The SEA region increased its subscriber base by four per cent during the period. The South African operation contributes 60 per cent to the region’s subscribers, increasing by 2.2 per cent or 358,000 customers to 16,424,000. Uganda increased its subscriber base by eight per cent to 5,615,000 despite aggressive competition. Meanwhile Rwanda and Zambia both witnessed a growth of 11 per cent during the quarter, reaching 2,050,000 and 1,293,000 respectively.

The WECA region increased its subscriber base by seven per cent for the quarter, primarily due to growth in Nigeria which contributed 59 per cent to the region’s subscribers. Nigeria recorded an eight per cent increase in its subscriber base to 33,301,000 as network quality and the continued success of the distribution framework allowed for a competitive advantage.
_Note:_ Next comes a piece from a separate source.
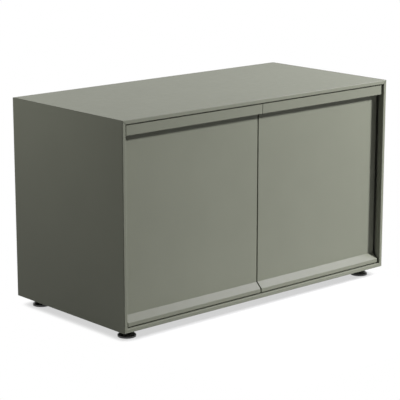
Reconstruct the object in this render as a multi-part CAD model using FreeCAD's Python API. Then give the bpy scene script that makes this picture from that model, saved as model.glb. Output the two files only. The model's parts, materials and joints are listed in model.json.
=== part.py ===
import FreeCAD, Part
import math
import os

# A low steel credenza: a case of four folded panels mitred at the corners, two full-height doors that turn
# on pivots at their outer ends, a fixed partition, two adjustable shelves and four levelling feet.
# Lengths are millimetres. X runs to the right, Y to the back and Z up. The origin is on the floor, midway
# between the sides and midway between front and back. The doors face -Y.

Vector = FreeCAD.Vector

# Case
case_width = 950.0
case_depth = 457.0
case_height = 540.0
floor_clearance = 25.0
case_sheet = 1.2
bend_radius = 0.8
edge_face = 10.8
level_return = 28.0
side_return = 17.5
rear_flange = 16.0
top_seam = 1.4

# Doors
door_sheet = 1.0
door_thickness = 25.5
door_setback = 4.5
top_gap = 2.0
bottom_gap = 2.6
middle_gap = 4.4
strip_gap = 1.8
swing_clearance = 1.0
strip_height = 27.4
recess_depth = 17.0
ledge_rise = 16.0
lip_height = 10.8
hook_depth = 6.0
hook_height = 16.0
pan_flange = 12.0
weld_gap = 0.1

# Door pivots
pivot_from_end = 17.0
pin_radius = 3.0
pin_head_radius = 5.5
pin_head_height = 1.5
pin_shoulder_radius = 6.0
pin_reach = 8.0
bush_radius = 4.5
bush_flange_radius = 7.0
bush_flange_height = 1.5
bush_length = 8.5
running_clearance = 0.05
thrust_play = 0.2
bracket_sheet = 2.5
bracket_width = 24.0
bracket_reach = 20.0
bracket_leg = 34.0
bracket_bend = 1.5

# Partition, and what the closed doors meet there
partition_width = 30.0
partition_flange = 12.0
door_to_partition = 2.0
contact_gap = 0.3
magnet_radius = 5.0
magnet_length = 11.0
magnet_height_share = 0.86
bumper_radius = 5.0
bumper_height_shares = (0.12, 0.74)

# Back panel, welded inside the rear flanges
back_sheet = 1.0
back_edge_gap = 0.2

# Shelves, slotted standards and clips
inner_sheet = 1.0
shelf_flange = 20.0
shelf_front_setback = 22.0
shelf_back_gap = 8.0
shelf_side_gap = 2.5
standard_width = 20.0
standard_end_gap = 22.0
clip_from_shelf_end = 38.0
slot_pitch = 50.0
slot_height = 8.0
slot_end_margin = 14.0
clip_sheet = 1.2
clip_width = 9.4
clip_drop = 16.0
clip_tab = 12.0
clip_hook = 7.0
clip_play = 0.2

# Stiffeners under the top
stiffener_crown = 40.0
stiffener_flange = 12.0
stiffener_end_gap = 6.0

# Levelling feet
foot_inset_x = 45.0
foot_inset_y = 47.0
foot_radius = 24.0
foot_rim = 4.5
foot_dome_height = 12.0
foot_dome_bulge = 1.6
foot_neck_radius = 11.0
foot_travel = 10.0
stem_radius = 4.0
stem_bed = 5.0
nut_across_flats = 13.0
lock_nut_height = 5.0
plate_size = 60.0
plate_height = 6.0

# One overrun for every cut, and the exactness of a shell
overrun = 1.0
shell_tolerance = 0.001

# Places that follow from the sizes above
front_y = -case_depth / 2
back_y = case_depth / 2
case_bottom = floor_clearance
case_top = floor_clearance + case_height
case_middle_z = (case_bottom + case_top) / 2
web_x = case_width / 2 - case_sheet
return_x = case_width / 2 - edge_face
back_panel_y = back_y - case_sheet - back_sheet

door_face_y = front_y + door_setback
door_panel_y = door_face_y + recess_depth
door_back_y = door_face_y + door_thickness
door_bottom = case_bottom + edge_face + bottom_gap
door_top = case_top - edge_face - top_gap
strip_bottom = door_top - strip_height
pivot_y = door_face_y + door_thickness / 2
swing_radius = math.hypot(pivot_from_end, door_thickness / 2)
side_gap = swing_radius - pivot_from_end + swing_clearance
door_outer_x = side_gap - return_x
door_inner_x = -middle_gap / 2
strip_inner_x = -strip_gap / 2
pivot_x = door_outer_x + pivot_from_end
return_end_y = door_back_y - inner_sheet - bend_radius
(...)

Guinea Conakry increased its subscribers 15 per cent to 1,467,000, while Guinea Bissau saw 10 per cent growth to reach 453,000.

The MENA region grew eight per cent, mainly due to the Iran operation which contributed 64 per cent to the region’s subscribers and increased its subscribers by nine per cent to 25,386,000. Syria increased its subscribers marginally by one per cent to 4,297,000.

MTN South Africa’s blended average revenue per user (ARPU) increased by seven per cent to R155 (US$21). Nigeria and Ghana’s ARPU declined each by 10 per cent to US$11 and US$7, attributed to increased penetration into lower market segments and seasonal trends. Iran’s ARPU remained relatively stable at US$8.

Wateen Telecom’s IPO oversubscribed in Pakistan

Wateen Telecom, the Abu Dhabi Group’s subsidiary in Pakistan, has announced its initial public offering (IPO) was oversubscribed. The operator offered 110 million shares on April 20 and 21 at a value of PKR 10 (US$0.12) each, with the added Greenshoe option for a further 90 million shares.

The company’s IPO was the largest undertaken in Pakistan in recent years and performed well above expectations.

Wateen provides fixed and wireless services through its 10,000 kilometres of optic-fiber and international gateways. It has the largest deployment of WiMAX broadband in Pakistan, covering 22 cities with a subscriber base of 160,000.

Pan-India 3G bids reach US$2 billion on day 16

The price for a nationwide India 3G licence peaked at INR 89.14 billion (US$1.99 billion) on day 16, following 94 rounds of bidding in the government–run auction. In comparison, when 2G spectrum across the country was awarded, a pan-India licence cost only INR 16.51 billion.

Mumbai dominated the metro circles today achieving a top bid of INR 13.83 billion, followed by Delhi with INR 13.49 billion.

The government will receive at least INR 350 billion from the proceeds of the 3G auction, which is what it had originally estimated for both 3G and broadband wireless access (BWA). The BWA auction begins two days after the completion of the 3G auction.

Nine operators are participating in the bidding for 3G spectrum.

LGE mobile revenues drop 19.4% year-on-year; profit falls 90%

LG Electronics’ Mobile Communications division has reported a 19.4 per cent fall in sales revenues year-on-year for the first quarter of 2010, which it attributes to the low season and a decline in mobile phone prices. For the quarter ending March 31, revenues reached KRW 3,422 billion (US$3.057 billion), down from KRW 4,245 in Q109. Operating profit was down 90 per cent to KRW 24 billion from KRW 239 billion a year earlier.

For the Handsets unit of Mobile Communications, sales declined 19.7 per cent to KRW 3,140 billion with operating profit dropping 88.8 per cent to KRW 28 billion.

In regards to handset shipments, the third-largest handset manufacturer after Nokia and Samsung reported 27.1 million devices shipped during the quarter. Shipments were down 20 per cent quarter-on-quarter but rose 20 per cent year-on-year.